Bezos

Expect the unexpected with Amazon CEO Jeff Bezos. Source: Reuters/Shannon Stapleton

Amazon’s 2018: Expect the unexpected, expect the same

AMAZON had an active 2017, and for many businesses, it is the company’s activities outside its e-commerce mainstay which are becoming increasingly interesting.

Like many digital businesses, companies find they accrue a valuable commodity through the course of their everyday activities; namely the data they hold on their users, site visitors and/or customers.

And in Amazon’s case, it has data on the purchases its customers make right across the world, both in its established markets in the West, but also from areas where it faces stiff competition from domestic concerns such as Flipkart and Alibaba.

Amazon is looking to leverage its significant data reserves alongside its widespread and impactful Internet presence, and spent significant time and effort in 2017 courting large companies’ marketing spend (from companies such as Diageo and Unilever).

More advertising may be soon powered by Amazon. Source: Reuters/Arnd Wiegmann

Amazonian ad agency?

Amazon’s marketing clout is on the increase, with greater shares of advertisers’ revenues going to the Seattle-based giant, year on year. As well as Amazon’s own properties (online and physical – such as the space to print messages on its delivery boxes), the company has created a network which delivers ads to other Internet properties.

In this esoteric marketing space, Amazon is dominating server-to-server bidding, and offers a wrapper which is proving popular to advertisers.
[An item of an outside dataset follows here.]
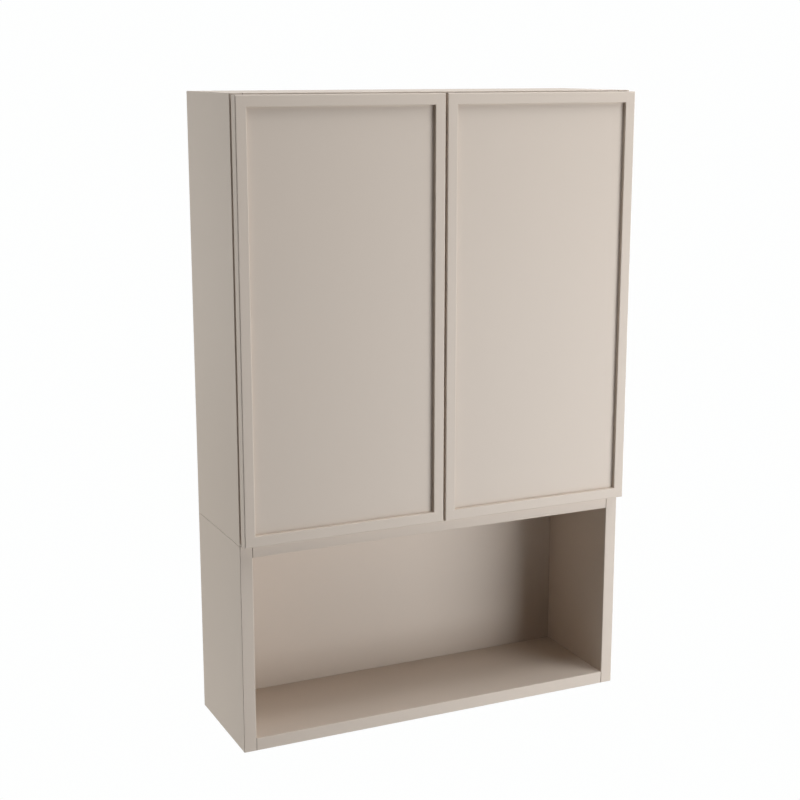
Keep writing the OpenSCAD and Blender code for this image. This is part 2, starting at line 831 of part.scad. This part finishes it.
// Side adjuster and clamping screw of the arm.
module arm_screws() {
    head_u = board_t + plate_t + arm_t;
    for (v = [adjuster_v, clamp_v]) difference() {
        union() {
            rod_x(board_t + fit, v, 0, arm_screw_d - 2 * running_fit, head_u - board_t + 1);
            rod_x(head_u, v, 0, arm_screw_head_d, 2.2);
        }
        for (a = [0, 90]) translate([head_u + 1.2, v, 0]) rotate([a, 0, 0])
            translate([0, -1.7, -0.4]) cube([2, 3.4, 0.8]);
    }
}

// The left latch's two screws: one in a front ear, one in the tail.
function latch_screw_points() = [
    [-latch_x - (latch_w + latch_ear) / 2, latch_front_y + latch_ear_setback + latch_ear_len / 2],
    [-latch_x, latch_front_y + latch_len - latch_tail / 2]
];

// Housing of the left latch: a body with a blind bore, a tail and a side ear.
module latch_housing() {
    body_len = latch_len - latch_tail;
    top = latch_z + latch_h / 2;
    difference() {
        union() {
            translate([-latch_x, latch_front_y + body_len, latch_z]) rotate([90, 0, 0])
                linear_extrude(body_len) translate([-latch_w / 2, -latch_h / 2])
                    eased_rect([latch_w, latch_h], latch_corner_r, [1, 1, 0, 0]);
            translate([-latch_x - latch_w / 2, latch_front_y + body_len - 1, top - latch_ear_t])
                cube([latch_w, latch_tail + 1, latch_ear_t]);
            translate([-latch_x - latch_w / 2 - latch_ear, latch_front_y + latch_ear_setback,
                top - latch_ear_t])
                cube([latch_ear + 1, latch_ear_len, latch_ear_t]);
        }
        translate([-latch_x, latch_front_y - 1, latch_z]) rotate([-90, 0, 0])
            cylinder(d = plunger_d + 2 * running_fit, h = latch_bore_len + 1);
        for (p = latch_screw_points()) translate([p[0], p[1], top - latch_ear_t - 1])
            cylinder(d = latch_screw_d + 2 * fit, h = latch_ear_t + 2);
    }
}

module latch_housings() {
    color(plastic) both_sides() latch_housing();
}

module latch_screws() {
    seat = latch_z + latch_h / 2 - latch_ear_t;
    color(steel) both_sides() for (p = latch_screw_points()) translate([p[0], p[1], seat]) difference() {
        union() {
            translate([0, 0, -latch_screw_head_h])
                cylinder(d = latch_screw_head_d, h = latch_screw_head_h);
            translate([0, 0, -0.5]) cylinder(d = latch_screw_d - 4 * fit, h = latch_screw_len);
        }
        for (a = [0, 90]) rotate(a) translate([-1.3, -0.35, -latch_screw_head_h - 1])
            cube([2.6, 0.7, 1.8]);
    }
}

module latch_plunger() {
    translate([-latch_x, plunger_tip_y, latch_z]) rotate([-90, 0, 0]) difference() {
        cylinder(d = plunger_d, h = plunger_len);
        translate([0, 0, -1]) cylinder(d = magnet_d, h = magnet_t + 1);
    }
}

module latch_magnet() {
    translate([-latch_x, plunger_tip_y, latch_z]) rotate([-90, 0, 0])
        cylinder(d = magnet_d - 2 * running_fit, h = magnet_t);
}

module left_door_outer_stile() { color(paint) outer_stile(); }
module left_door_inner_stile() { color(paint) inner_stile(); }
module left_door_top_rail() { color(paint) door_rail(door_z1 - frame_w); }
module left_door_bottom_rail() { color(paint) door_rail(door_z0); }
module left_door_panel() { color(paint) door_panel(); }
module left_strike_plate() { color(steel) strike_plate(); }
module left_strike_screw() { color(steel) strike_screw(); }
module left_hinge_brackets() { color(steel) at_hinges() hinge_bracket(); }
module left_hinge_pins() { color(steel) at_hinges() hinge_pin(); }
module left_bracket_screws() { color(steel) at_hinges() bracket_screws(); }
module left_hinge_arms() { color(steel) at_hinges() hinge_arm(); }
module left_mounting_plates() { color(steel) at_hinges() mounting_plate(); }
module left_plate_screws() { color(steel) at_hinges() plate_screws(); }
module left_arm_screws() { color(steel) at_hinges() arm_screws(); }
module left_latch_plunger() { color(plastic) latch_plunger(); }
module left_latch_magnet() { color(steel) latch_magnet(); }

// The right door and its fittings mirror the left ones.
module right_hand() { mirror([1, 0, 0]) children(); }
module right_door_outer_stile() { right_hand() left_door_outer_stile(); }
module right_door_inner_stile() { right_hand() left_door_inner_stile(); }
module right_door_top_rail() { right_hand() left_door_top_rail(); }
module right_door_bottom_rail() { right_hand() left_door_bottom_rail(); }
module right_door_panel() { right_hand() left_door_panel(); }
module right_strike_plate() { right_hand() left_strike_plate(); }
module right_strike_screw() { right_hand() left_strike_screw(); }
module right_hinge_brackets() { right_hand() left_hinge_brackets(); }
module right_hinge_pins() { right_hand() left_hinge_pins(); }
module right_bracket_screws() { right_hand() left_bracket_screws(); }
module right_hinge_arms() { right_hand() left_hinge_arms(); }
module right_mounting_plates() { right_hand() left_mounting_plates(); }
module right_plate_screws() { right_hand() left_plate_screws(); }
module right_arm_screws() { right_hand() left_arm_screws(); }
module right_latch_plunger() { right_hand() left_latch_plunger(); }
module right_latch_magnet() { right_hand() left_latch_magnet(); }

upper_left_side();
upper_right_side();
upper_top();
upper_bottom();
upper_back();
top_hanging_rail();
middle_hanging_rail();
shelf();
shelf_pins();
lower_left_side();
lower_right_side();
lower_top();
lower_bottom();
lower_back();
lower_hanging_rail();
cam_locks();
cam_bolts();
dowels();
rail_dowels();
connector_sleeves();
connector_bolts();
latch_housings();
latch_screws();
left_door_outer_stile();
left_door_inner_stile();
left_door_top_rail();
left_door_bottom_rail();
left_door_panel();
left_strike_plate();
left_strike_screw();
left_hinge_brackets();
left_hinge_pins();
left_bracket_screws();
left_hinge_arms();
left_mounting_plates();
left_plate_screws();
left_arm_screws();
left_latch_plunger();
left_latch_magnet();
right_door_outer_stile();
right_door_inner_stile();
right_door_top_rail();
right_door_bottom_rail();
right_door_panel();
right_strike_plate();
right_strike_screw();
right_hinge_brackets();
right_hinge_pins();
right_bracket_screws();
right_hinge_arms();
right_mounting_plates();
right_plate_screws();
right_arm_screws();
right_latch_plunger();
right_latch_magnet();
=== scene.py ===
"""Looks of the wall-hung bathroom cabinet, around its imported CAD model."""
import math

import bpy
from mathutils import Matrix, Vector


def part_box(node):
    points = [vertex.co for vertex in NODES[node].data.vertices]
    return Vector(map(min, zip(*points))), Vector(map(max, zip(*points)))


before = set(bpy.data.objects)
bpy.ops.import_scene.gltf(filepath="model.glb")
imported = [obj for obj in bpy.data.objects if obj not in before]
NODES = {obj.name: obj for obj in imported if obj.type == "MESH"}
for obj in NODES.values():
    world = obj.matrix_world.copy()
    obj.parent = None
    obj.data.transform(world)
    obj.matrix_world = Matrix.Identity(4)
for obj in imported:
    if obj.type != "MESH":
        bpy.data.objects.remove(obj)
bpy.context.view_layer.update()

MM = 0.001


# Camera

camera_data = bpy.data.cameras.new("camera")
camera_data.sensor_width = 36.0
camera_data.lens = 68.25
camera = bpy.data.objects.new("camera", camera_data)
bpy.context.scene.collection.objects.link(camera)
camera.location = (-0.9471, -2.0748, 0.3396)
camera.rotation_euler = (math.radians(90 - 12.442), 0.0, math.radians(-25.0528))
bpy.context.scene.camera = camera


# Shader graph helpers

class Value:
    """A shader socket that takes part in sums, products and the like."""

    def __init__(self, graph, socket):
        self.graph = graph
        self.socket = socket

    def _math(self, operation, a, b=None):
        inputs = {0: a} if b is None else {0: a, 1: b}
        return self.graph.node("ShaderNodeMath", {"operation": operation}, inputs)

    def __add__(self, other):
        return self._math("ADD", self, other)

    def __radd__(self, other):
        return self._math("ADD", other, self)

    def __sub__(self, other):
        return self._math("SUBTRACT", self, other)

    def __rsub__(self, other):
        return self._math("SUBTRACT", other, self)

    def __mul__(self, other):
        return self._math("MULTIPLY", self, other)

    def __rmul__(self, other):
        return self._math("MULTIPLY", other, self)

    def __truediv__(self, other):
        return self._math("DIVIDE", self, other)

    def __rtruediv__(self, other):
        return self._math("DIVIDE", other, self)

    def __gt__(self, other):
        return self._math("GREATER_THAN", self, other)

    def __lt__(self, other):
        return self._math("LESS_THAN", self, other)

    def min(self, other):
        return self._math("MINIMUM", self, other)

    def max(self, other):
        return self._math("MAXIMUM", self, other)

    def sin(self):
        return self._math("SINE", self)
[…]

Coming soon to a screen near you: Amazon Prime extends its reach. Source: Shutterstock

What’s playing tonight?

Google, Microsoft and Facebook still dominate the online advertising market in terms of revenue, but increasingly, content publishers are looking to break free from these giants as their terms become ever more skewed against the program, video and content manufacturers.

From individual vloggers up to network giants such as HBO, the sentiment in the creative industries appears to be turning quite resentful. Content makers are increasingly mindful of the percentage levied on their share of lucrative advertising revenues, which are generated by floating ads across consumers’ views during their travels in Internet-land.

Amazon’s new Video Direct program may, therefore, prove popular, providing a route to sell content to Amazon Prime customers and even to sell original shows to Amazon Studios, the company’s in-house original video business: makers of Transparent, The Man in the High Castle, Mozart in the Jungle and soon the wildly expensive Lord of the Rings.

“Most of the time, when you launch on a new platform, you have a very long ramp toward success,” said Erick Opeka from Cinedigm, which distributes three streaming channels through Amazon. “With Amazon, we saw success out of the gate immediately.”

Amazon continues its dominance of the e-commerce space. Source: Shutterstock.com

Not just shopping

Finally, Amazon’s effects on commerce, in general, have been widespread and even find mention in others’ end-of-year results. The impact is felt in a number of areas, each of which has repercussions variously across commerce, business practice and even changed societal norms:

  • The increasing decline of physical stores and the rise in delivery networks
  • The expectation of certain delivery standards, ranging from within two hours, next day, nominated delivery points, antisocial hour deliveries
  • Aggregation of different product types into one umbrella organization. (One of America’s most popular places to order building materials is, unbelievably, Amazon)

Predictions for Amazon are varied as the company branches out into different markets. While exploiting its data pool seems logical – the company has opened an office in New York just to court the ad industry – Bloomberg suggests the company may be about to move into banking.

Industry-watchers will know that the cloud services of Amazon Web Services will continue to grow despite being slightly late to the game with translation and AI-type features announced earlier this year.

And while headline announcements such as delivery drones are expected, we can expect the unexpected, and we can expect a few failures too. The Fire phone, announced amid much fanfare, proved to be a serious flop, and the company’s experiments with the Chinese markets proved to be a familiar trope: expensive failure (although a recent resurgence may prove more successful).

If Jeff Bezos remains at the helm of the company – and industry-watchers seem to believe this to be the case – we can expect some fireworks. But the underlying business strategy of providing low-cost products at good prices is a good mantra, and one that can be replicated across multiple markets: be that digital advertising, content creation, cloud provisioning or even – heaven forbid – books.